Как только после разговоров, разочарований, надежд моя мечта начинает неожиданно осуществляться, как только вьетнамцы начинают деловые поиски маленькой Ха, мой внутренний голос поднимается во мне, стараясь меня разубедить или, во всяком случае, посеять сомнение.
— Ты хочешь добавить еще одну несправедливость ко всем остальным? Чем этот ребенок лучше семнадцати миллионов других детей? Если ты хочешь ему помочь, помоги всем. Останови войну, сделай чудо, произнеси слова-заклинания.

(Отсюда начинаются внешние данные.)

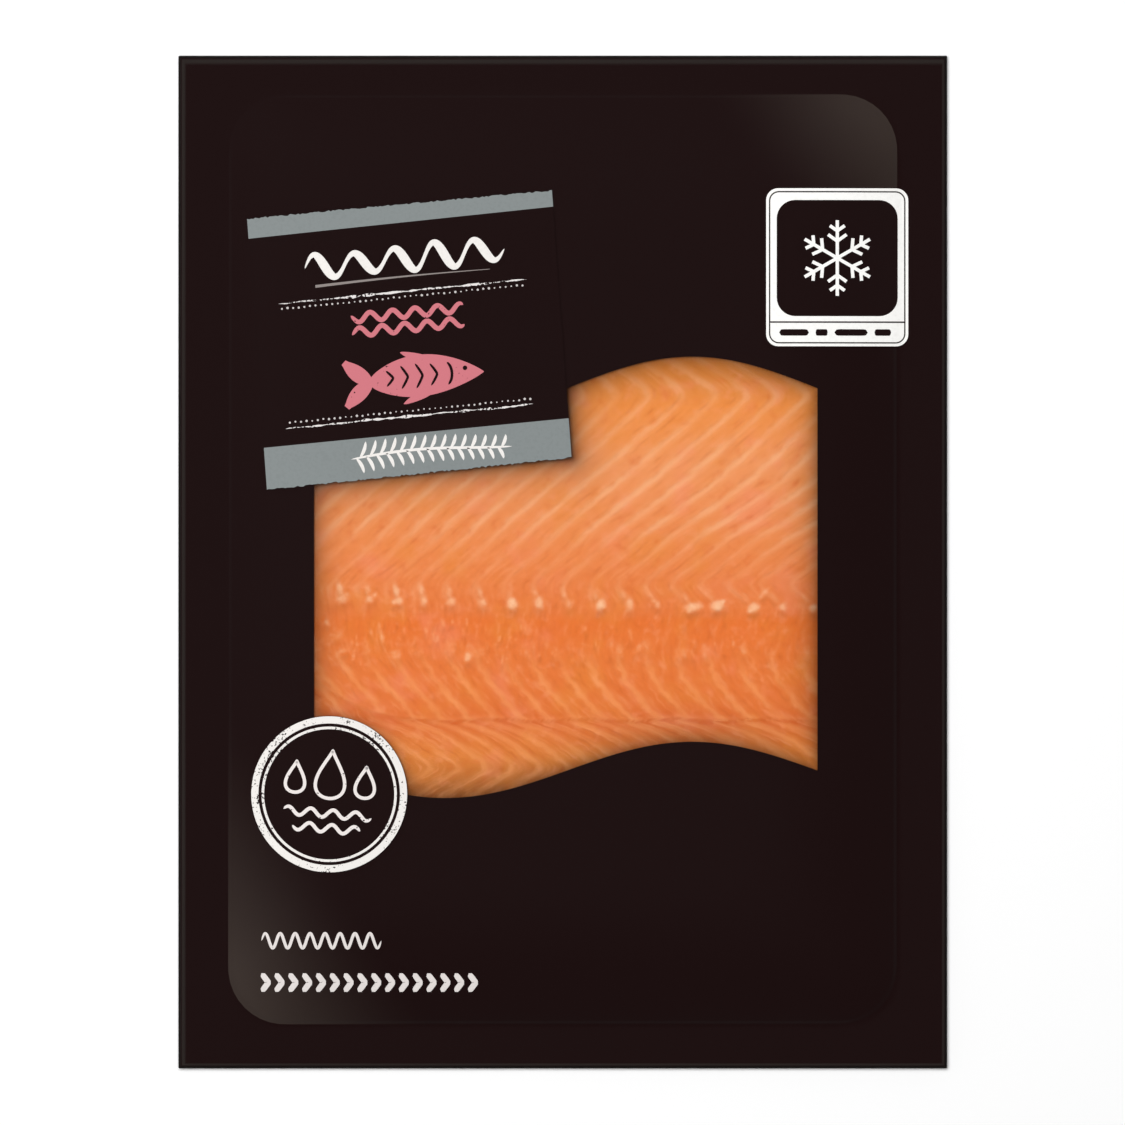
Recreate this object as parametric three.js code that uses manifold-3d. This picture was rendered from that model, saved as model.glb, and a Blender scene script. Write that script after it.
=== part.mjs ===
// A flat retail pack of smoked salmon slices.
// A stiff backing board carries a printed front that is sealed to it round a flat flange and
// rises over the fish as a shallow pillow. A wavy window in the print shows the top slice
// through clear film. A tilted label, a round badge and a corner panel lie on the front.
//
// Millimetres, +Z up. The pack lies on its back: +X is its right, +Y its top edge, and the
// origin is the middle of the underside of the backing board.

import * as THREE from "three";
import { mergeVertices } from "three/addons/utils/BufferGeometryUtils.js";
import Module from "manifold-3d";

// ---------------------------------------------------------------- driving dimensions

const BOARD = { width: 167, height: 220, thickness: 1, cornerRadius: 0.6 };
const CLEARANCE = 0.15; // between pieces that lie on each other
const SIDE_GAP = 0.3; // between pieces that fit into each other

// The printed front: a flange, a low step at the foot of the pillow, then the pillow itself.
const FRONT = {
  inset: 0.5, // the board shows this far outside the front
  flangeTop: 1.75,
  bevel: 0.3, // along the flange's outer edge
  skin: 0.5, // thickness of the print over the fish
};
const PILLOW = {
  width: 145.3,
  height: 202,
  centreY: 0.6,
  slopeWidth: 30, // how far in from its foot the pillow keeps rising
  cornerPower: 6, // squareness of its corners; 6 rounds them by about 11 mm
  stepHeight: 0.6,
  stepWidth: 0.6,
  crown: 4.4, // rise from the top of the step to the flat middle
};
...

Одним спасенным ребенком нельзя разрешить вьетнамскую трагедию.
Возражаю сама себе:
— Я знаю идеалистов, которые любят все человечество, но не могут полюбить по-настоящему ни одно живое существо.
— Ты сделаешь его несчастным, отлучив от других, не отнимай у него права разделить судьбу своего народа.
— А если его судьба во встрече со мной?
— Почему именно его, а не какого-нибудь другого ты хочешь взять?
— Не знаю и не могу знать. Это неведомые артезианские колодцы чувств.
— Мы живем в очень сложном мире. Не путайся в переплетениях Востока и Запада, они погубят и тебя и ребенка.
— В данном случае я не хочу думать о политике. Хочу ребенка и больше ничего.
Вьетнамский ребенок — это политика.
У меня две сущности. Они все время спорят между собой. Одна — скрытая, темная, в вечной тени, я бы сказала, что она какая-то мужская. Более сильная, волевая, активная. Она меня толкает к риску и к неизвестности. Моя женская сущность часто бывает подавлена ею и потому не уверена в себе.
Когда прислушиваюсь к глубинам своего сознания, я натыкаюсь не на монолог, а на внутренний диалог. Но бывают мгновения, когда моя женская сущность бунтует, набравшись силы, и выбивается на поверхность. Тогда я предоставляю себя интуиции, и у меня чувство, что слепой ведет слепого…
Такое чистое мгновение преобладания женского начала во мне наступает сейчас, при решении вопроса о маленькой Ха. Решение не слепое, но с полным сознанием большого риска: рублю единственную ветку, на которой вишу над бездной — жертвую своим одиночеством, дающим мне возможность общаться с миром. И наперекор этому во мне в первый раз устанавливается внутренний мир. Впервые я целостна. Монолог.
Я еще не знаю, что самое большое одиночество — одинокая женщина с ребенком.